Recorded data
* START *
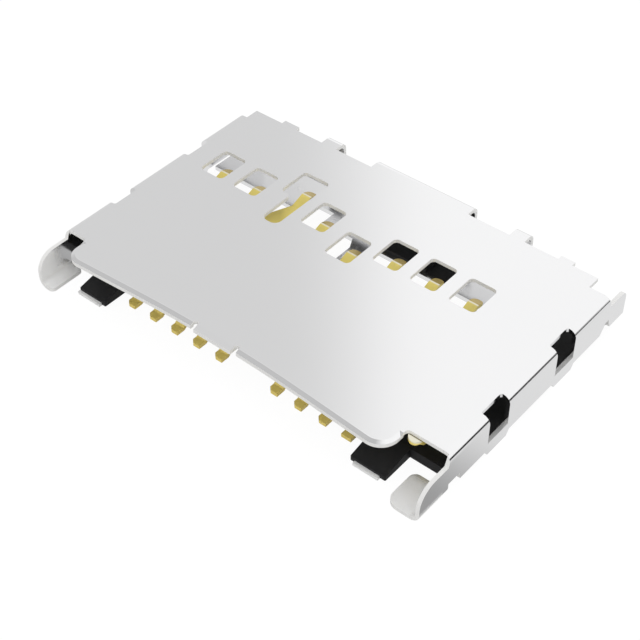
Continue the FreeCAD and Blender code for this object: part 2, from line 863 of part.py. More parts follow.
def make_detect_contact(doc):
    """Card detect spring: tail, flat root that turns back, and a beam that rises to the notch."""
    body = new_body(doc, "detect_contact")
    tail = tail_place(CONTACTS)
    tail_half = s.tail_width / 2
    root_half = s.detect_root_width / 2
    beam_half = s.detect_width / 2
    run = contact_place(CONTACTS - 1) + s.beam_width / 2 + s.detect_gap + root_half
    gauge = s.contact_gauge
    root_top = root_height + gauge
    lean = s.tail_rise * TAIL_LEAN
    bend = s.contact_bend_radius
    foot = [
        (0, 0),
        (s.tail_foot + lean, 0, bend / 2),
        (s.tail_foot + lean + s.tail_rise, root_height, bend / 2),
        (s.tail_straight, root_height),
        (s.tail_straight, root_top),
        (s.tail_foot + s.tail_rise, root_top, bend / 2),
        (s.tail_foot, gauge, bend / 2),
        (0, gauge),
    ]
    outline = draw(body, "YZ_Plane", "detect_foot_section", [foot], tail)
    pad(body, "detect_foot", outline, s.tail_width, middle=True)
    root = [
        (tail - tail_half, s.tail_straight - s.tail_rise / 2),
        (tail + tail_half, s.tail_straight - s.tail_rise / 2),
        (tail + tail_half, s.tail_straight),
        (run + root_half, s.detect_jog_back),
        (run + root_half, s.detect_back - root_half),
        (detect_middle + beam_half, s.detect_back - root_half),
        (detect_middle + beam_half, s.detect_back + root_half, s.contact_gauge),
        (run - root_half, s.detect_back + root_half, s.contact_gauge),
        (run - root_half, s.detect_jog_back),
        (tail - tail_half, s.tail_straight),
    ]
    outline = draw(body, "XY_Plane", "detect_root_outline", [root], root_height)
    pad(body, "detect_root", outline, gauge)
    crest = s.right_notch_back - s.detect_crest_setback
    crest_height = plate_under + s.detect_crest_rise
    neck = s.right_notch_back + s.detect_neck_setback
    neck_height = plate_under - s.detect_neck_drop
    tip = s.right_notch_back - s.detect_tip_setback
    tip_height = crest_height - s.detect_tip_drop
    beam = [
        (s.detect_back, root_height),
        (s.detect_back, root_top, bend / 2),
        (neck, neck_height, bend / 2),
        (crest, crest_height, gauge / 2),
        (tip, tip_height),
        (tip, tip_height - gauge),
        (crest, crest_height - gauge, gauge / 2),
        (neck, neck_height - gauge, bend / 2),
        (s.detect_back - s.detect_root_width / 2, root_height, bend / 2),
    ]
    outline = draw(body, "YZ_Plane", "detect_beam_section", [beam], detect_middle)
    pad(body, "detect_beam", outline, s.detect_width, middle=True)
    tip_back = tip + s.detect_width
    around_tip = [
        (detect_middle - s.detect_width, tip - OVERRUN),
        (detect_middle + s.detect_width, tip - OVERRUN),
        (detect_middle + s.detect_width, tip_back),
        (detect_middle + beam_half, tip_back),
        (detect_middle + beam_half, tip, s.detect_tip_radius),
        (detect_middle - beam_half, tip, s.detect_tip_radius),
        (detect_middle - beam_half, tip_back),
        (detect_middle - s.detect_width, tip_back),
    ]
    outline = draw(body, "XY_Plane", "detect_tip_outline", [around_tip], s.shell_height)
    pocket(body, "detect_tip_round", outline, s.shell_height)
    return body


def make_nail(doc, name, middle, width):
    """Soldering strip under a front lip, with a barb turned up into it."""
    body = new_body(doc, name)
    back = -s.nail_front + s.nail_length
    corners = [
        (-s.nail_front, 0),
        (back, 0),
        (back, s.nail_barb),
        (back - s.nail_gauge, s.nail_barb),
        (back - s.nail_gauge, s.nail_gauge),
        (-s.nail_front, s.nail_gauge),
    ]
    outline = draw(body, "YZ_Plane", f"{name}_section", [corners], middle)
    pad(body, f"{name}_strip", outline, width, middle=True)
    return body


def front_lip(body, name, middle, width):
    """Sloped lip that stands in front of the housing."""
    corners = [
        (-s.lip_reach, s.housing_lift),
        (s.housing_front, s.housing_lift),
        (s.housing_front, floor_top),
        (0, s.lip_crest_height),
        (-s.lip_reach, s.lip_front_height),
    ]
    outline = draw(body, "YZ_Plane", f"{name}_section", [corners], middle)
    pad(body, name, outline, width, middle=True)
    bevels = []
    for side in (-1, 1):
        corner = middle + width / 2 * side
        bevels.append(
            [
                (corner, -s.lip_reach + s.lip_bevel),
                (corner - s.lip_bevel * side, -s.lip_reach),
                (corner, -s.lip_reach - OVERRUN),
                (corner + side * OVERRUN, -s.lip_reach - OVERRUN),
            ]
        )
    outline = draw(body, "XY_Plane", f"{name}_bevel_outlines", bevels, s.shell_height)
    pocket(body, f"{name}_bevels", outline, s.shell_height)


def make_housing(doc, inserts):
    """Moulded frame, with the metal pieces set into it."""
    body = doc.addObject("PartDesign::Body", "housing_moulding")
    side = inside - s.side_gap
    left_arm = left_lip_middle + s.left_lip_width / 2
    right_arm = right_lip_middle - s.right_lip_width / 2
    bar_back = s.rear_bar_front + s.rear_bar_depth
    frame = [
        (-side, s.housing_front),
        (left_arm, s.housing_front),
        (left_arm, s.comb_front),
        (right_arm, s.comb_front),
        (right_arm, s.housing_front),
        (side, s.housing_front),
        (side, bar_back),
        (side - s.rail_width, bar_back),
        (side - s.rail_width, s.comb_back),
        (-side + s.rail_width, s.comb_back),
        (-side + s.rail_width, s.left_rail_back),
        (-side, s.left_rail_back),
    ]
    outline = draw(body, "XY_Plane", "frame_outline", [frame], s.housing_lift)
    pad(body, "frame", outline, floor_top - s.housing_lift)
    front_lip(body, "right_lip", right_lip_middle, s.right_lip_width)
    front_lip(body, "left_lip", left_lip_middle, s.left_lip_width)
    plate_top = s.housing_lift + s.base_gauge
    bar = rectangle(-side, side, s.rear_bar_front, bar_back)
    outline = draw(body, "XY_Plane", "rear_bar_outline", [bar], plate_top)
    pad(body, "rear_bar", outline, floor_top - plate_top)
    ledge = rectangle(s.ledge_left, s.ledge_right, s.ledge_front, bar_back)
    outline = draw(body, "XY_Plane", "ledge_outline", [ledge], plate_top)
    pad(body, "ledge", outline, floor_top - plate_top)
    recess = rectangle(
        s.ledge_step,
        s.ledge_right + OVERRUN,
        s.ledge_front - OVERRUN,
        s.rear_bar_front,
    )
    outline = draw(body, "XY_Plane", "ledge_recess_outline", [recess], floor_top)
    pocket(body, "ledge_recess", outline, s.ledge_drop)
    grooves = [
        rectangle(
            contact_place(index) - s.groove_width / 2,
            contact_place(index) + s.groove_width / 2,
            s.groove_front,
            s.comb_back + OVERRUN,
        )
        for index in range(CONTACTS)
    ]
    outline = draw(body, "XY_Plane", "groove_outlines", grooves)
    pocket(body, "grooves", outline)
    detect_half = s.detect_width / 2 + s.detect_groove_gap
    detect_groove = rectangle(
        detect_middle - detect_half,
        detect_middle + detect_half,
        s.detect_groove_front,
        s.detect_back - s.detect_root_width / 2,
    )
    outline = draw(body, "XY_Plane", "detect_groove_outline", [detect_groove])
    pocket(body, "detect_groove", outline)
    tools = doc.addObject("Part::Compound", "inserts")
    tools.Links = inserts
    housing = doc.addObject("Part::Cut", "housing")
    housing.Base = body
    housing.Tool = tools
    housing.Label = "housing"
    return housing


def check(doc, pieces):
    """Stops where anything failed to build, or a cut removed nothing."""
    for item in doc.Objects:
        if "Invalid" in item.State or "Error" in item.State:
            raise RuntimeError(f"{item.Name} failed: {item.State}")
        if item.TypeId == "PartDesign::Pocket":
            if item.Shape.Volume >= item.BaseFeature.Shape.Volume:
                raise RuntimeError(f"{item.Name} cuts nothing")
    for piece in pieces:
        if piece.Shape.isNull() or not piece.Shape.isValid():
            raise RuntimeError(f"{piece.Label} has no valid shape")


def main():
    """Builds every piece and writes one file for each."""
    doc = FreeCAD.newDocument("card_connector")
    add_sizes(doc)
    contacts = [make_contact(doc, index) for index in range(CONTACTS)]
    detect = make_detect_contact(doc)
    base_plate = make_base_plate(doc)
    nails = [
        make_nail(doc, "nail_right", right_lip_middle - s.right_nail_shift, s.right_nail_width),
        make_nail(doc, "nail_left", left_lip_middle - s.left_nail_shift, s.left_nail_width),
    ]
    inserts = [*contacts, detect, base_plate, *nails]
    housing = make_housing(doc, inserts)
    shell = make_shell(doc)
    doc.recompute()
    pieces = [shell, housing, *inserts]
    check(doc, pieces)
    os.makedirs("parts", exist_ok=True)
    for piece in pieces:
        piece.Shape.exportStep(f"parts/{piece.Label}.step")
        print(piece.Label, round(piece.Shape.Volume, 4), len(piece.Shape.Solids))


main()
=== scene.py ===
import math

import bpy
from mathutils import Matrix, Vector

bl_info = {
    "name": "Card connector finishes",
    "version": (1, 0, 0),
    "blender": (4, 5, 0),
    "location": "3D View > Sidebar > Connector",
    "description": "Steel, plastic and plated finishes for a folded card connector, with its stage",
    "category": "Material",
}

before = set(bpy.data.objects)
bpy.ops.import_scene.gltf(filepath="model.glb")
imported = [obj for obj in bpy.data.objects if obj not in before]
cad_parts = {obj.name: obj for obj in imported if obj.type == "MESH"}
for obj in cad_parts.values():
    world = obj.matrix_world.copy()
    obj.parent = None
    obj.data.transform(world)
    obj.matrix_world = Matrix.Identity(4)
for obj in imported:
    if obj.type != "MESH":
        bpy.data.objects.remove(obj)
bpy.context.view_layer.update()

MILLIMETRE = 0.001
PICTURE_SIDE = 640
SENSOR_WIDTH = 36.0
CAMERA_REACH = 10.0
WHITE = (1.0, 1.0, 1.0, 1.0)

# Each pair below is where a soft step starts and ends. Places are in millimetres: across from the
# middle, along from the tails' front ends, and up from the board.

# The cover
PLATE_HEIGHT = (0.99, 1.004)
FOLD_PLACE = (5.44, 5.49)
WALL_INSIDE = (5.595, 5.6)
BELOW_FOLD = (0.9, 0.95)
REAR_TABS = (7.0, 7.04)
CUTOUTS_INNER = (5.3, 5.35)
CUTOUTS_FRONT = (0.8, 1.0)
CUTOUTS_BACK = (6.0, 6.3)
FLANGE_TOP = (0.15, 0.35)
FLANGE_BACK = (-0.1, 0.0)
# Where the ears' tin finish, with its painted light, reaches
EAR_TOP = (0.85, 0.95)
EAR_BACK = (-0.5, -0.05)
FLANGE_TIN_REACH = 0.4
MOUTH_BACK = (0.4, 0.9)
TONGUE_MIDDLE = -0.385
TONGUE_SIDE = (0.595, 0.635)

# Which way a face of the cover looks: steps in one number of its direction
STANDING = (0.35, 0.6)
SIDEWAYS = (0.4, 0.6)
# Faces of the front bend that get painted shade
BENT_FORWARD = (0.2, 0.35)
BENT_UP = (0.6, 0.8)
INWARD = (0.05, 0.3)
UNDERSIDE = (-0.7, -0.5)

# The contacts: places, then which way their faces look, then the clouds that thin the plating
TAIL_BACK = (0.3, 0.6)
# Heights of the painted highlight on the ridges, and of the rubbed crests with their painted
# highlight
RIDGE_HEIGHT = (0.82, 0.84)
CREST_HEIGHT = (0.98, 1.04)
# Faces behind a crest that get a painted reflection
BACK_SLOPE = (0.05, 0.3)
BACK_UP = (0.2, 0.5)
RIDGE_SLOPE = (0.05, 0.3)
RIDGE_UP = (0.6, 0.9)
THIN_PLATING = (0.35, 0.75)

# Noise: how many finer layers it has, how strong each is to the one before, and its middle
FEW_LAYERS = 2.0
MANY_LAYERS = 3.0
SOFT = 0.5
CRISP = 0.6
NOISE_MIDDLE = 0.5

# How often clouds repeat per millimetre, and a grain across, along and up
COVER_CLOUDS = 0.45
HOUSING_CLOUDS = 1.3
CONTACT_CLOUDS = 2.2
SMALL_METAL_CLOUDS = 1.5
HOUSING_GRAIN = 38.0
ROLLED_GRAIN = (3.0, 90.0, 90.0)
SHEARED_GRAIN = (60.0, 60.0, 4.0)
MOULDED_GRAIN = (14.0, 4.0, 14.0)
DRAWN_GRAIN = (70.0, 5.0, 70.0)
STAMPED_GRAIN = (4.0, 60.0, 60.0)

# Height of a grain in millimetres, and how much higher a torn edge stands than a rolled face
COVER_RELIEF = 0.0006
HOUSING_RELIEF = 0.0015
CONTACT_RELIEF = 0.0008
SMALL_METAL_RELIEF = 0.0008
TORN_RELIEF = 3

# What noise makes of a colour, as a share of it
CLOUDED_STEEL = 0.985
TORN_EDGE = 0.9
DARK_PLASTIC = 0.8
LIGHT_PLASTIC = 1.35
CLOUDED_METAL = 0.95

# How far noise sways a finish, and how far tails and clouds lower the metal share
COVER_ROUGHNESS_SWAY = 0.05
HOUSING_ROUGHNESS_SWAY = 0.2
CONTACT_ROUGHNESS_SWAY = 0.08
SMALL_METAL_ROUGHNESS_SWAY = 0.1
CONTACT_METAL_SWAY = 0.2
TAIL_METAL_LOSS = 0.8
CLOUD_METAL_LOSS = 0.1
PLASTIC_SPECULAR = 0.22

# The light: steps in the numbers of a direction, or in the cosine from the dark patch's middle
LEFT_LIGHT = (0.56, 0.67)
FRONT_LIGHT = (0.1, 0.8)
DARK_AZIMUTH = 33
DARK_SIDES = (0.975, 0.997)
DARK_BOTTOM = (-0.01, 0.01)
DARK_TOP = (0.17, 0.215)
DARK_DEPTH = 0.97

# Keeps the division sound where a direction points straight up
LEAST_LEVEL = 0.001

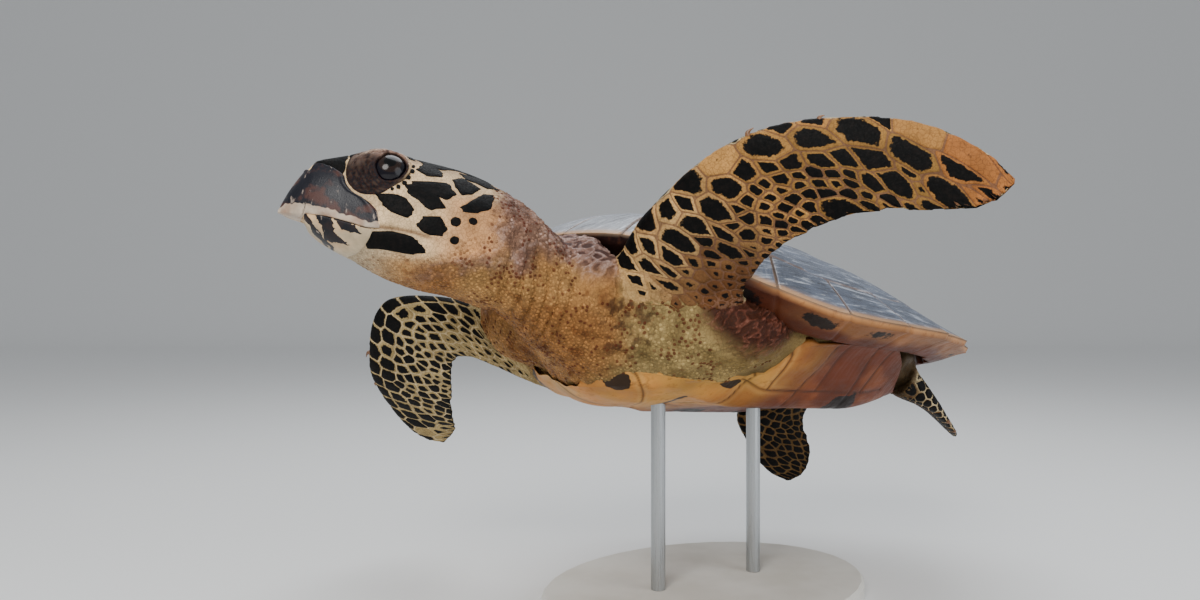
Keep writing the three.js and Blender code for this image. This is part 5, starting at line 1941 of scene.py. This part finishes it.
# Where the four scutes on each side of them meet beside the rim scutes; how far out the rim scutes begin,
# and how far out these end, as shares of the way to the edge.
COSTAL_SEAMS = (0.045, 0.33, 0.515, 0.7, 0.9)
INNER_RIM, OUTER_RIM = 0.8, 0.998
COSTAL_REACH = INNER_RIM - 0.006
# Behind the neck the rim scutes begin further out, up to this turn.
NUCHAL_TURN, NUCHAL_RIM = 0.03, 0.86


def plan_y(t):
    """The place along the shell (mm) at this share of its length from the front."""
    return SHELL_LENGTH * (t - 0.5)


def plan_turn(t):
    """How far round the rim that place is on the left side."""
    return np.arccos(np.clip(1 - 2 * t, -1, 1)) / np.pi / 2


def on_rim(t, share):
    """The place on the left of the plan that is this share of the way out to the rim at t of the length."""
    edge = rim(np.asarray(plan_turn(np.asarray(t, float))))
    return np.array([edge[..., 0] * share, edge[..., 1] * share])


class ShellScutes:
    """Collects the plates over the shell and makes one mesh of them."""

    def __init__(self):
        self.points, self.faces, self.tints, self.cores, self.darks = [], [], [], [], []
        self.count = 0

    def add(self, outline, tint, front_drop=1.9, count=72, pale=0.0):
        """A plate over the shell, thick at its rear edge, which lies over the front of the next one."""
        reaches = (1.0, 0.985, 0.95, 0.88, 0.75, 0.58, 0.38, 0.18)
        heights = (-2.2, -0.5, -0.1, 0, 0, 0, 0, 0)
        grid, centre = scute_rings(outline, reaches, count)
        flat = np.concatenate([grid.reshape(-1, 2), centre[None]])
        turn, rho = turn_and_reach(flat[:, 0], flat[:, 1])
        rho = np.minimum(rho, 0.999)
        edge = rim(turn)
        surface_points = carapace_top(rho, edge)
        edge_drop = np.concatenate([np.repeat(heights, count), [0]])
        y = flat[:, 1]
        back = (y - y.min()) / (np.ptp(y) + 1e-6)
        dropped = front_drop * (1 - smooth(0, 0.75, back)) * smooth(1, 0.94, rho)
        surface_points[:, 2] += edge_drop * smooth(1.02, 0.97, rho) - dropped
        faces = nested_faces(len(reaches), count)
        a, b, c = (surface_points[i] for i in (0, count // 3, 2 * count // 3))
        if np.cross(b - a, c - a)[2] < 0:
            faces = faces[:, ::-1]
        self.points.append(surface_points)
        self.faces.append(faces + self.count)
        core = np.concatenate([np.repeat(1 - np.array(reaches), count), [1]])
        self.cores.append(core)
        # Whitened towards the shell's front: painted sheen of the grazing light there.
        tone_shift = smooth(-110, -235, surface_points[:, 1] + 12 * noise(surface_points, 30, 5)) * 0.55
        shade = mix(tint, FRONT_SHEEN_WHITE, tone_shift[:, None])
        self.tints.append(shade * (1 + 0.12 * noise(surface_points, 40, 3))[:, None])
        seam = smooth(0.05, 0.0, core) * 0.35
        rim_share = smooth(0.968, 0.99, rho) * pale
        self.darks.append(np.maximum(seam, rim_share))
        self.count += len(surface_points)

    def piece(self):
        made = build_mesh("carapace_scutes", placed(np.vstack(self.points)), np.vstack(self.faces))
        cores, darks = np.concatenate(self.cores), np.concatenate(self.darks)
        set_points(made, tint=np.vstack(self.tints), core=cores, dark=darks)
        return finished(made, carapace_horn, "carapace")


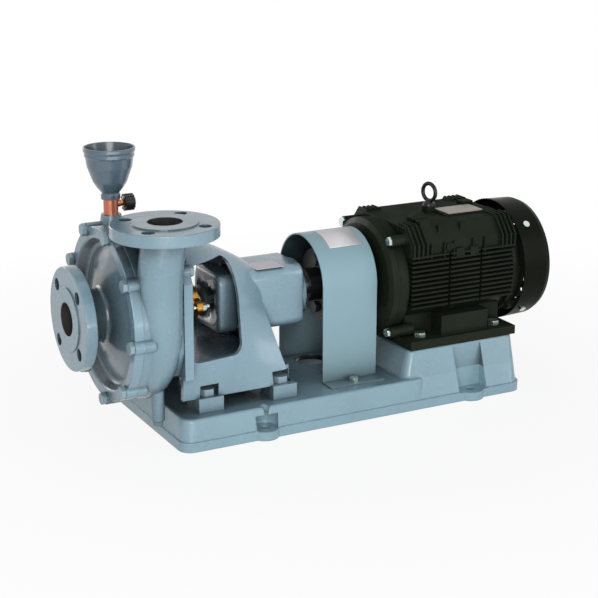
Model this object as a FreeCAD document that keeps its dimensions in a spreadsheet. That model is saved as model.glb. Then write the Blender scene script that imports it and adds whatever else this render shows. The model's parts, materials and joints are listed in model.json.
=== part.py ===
* END *
**Required work**: In the listing above, locate the line with "contacts = [make_contact(doc, index)" and the line with "# middle, along", then extract exactly those lines and every line between them, and nothing more.

**Task result**:
    contacts = [make_contact(doc, index) for index in range(CONTACTS)]
    detect = make_detect_contact(doc)
    base_plate = make_base_plate(doc)
    nails = [
        make_nail(doc, "nail_right", right_lip_middle - s.right_nail_shift, s.right_nail_width),
        make_nail(doc, "nail_left", left_lip_middle - s.left_nail_shift, s.left_nail_width),
    ]
    inserts = [*contacts, detect, base_plate, *nails]
    housing = make_housing(doc, inserts)
    shell = make_shell(doc)
    doc.recompute()
    pieces = [shell, housing, *inserts]
    check(doc, pieces)
    os.makedirs("parts", exist_ok=True)
    for piece in pieces:
        piece.Shape.exportStep(f"parts/{piece.Label}.step")
        print(piece.Label, round(piece.Shape.Volume, 4), len(piece.Shape.Solids))


main()
=== scene.py ===
import math

import bpy
from mathutils import Matrix, Vector

bl_info = {
    "name": "Card connector finishes",
    "version": (1, 0, 0),
    "blender": (4, 5, 0),
    "location": "3D View > Sidebar > Connector",
    "description": "Steel, plastic and plated finishes for a folded card connector, with its stage",
    "category": "Material",
}

before = set(bpy.data.objects)
bpy.ops.import_scene.gltf(filepath="model.glb")
imported = [obj for obj in bpy.data.objects if obj not in before]
cad_parts = {obj.name: obj for obj in imported if obj.type == "MESH"}
for obj in cad_parts.values():
    world = obj.matrix_world.copy()
    obj.parent = None
    obj.data.transform(world)
    obj.matrix_world = Matrix.Identity(4)
for obj in imported:
    if obj.type != "MESH":
        bpy.data.objects.remove(obj)
bpy.context.view_layer.update()

MILLIMETRE = 0.001
PICTURE_SIDE = 640
SENSOR_WIDTH = 36.0
CAMERA_REACH = 10.0
WHITE = (1.0, 1.0, 1.0, 1.0)

# Each pair below is where a soft step starts and ends. Places are in millimetres: across from the
# middle, along from the tails' front ends, and up from the board.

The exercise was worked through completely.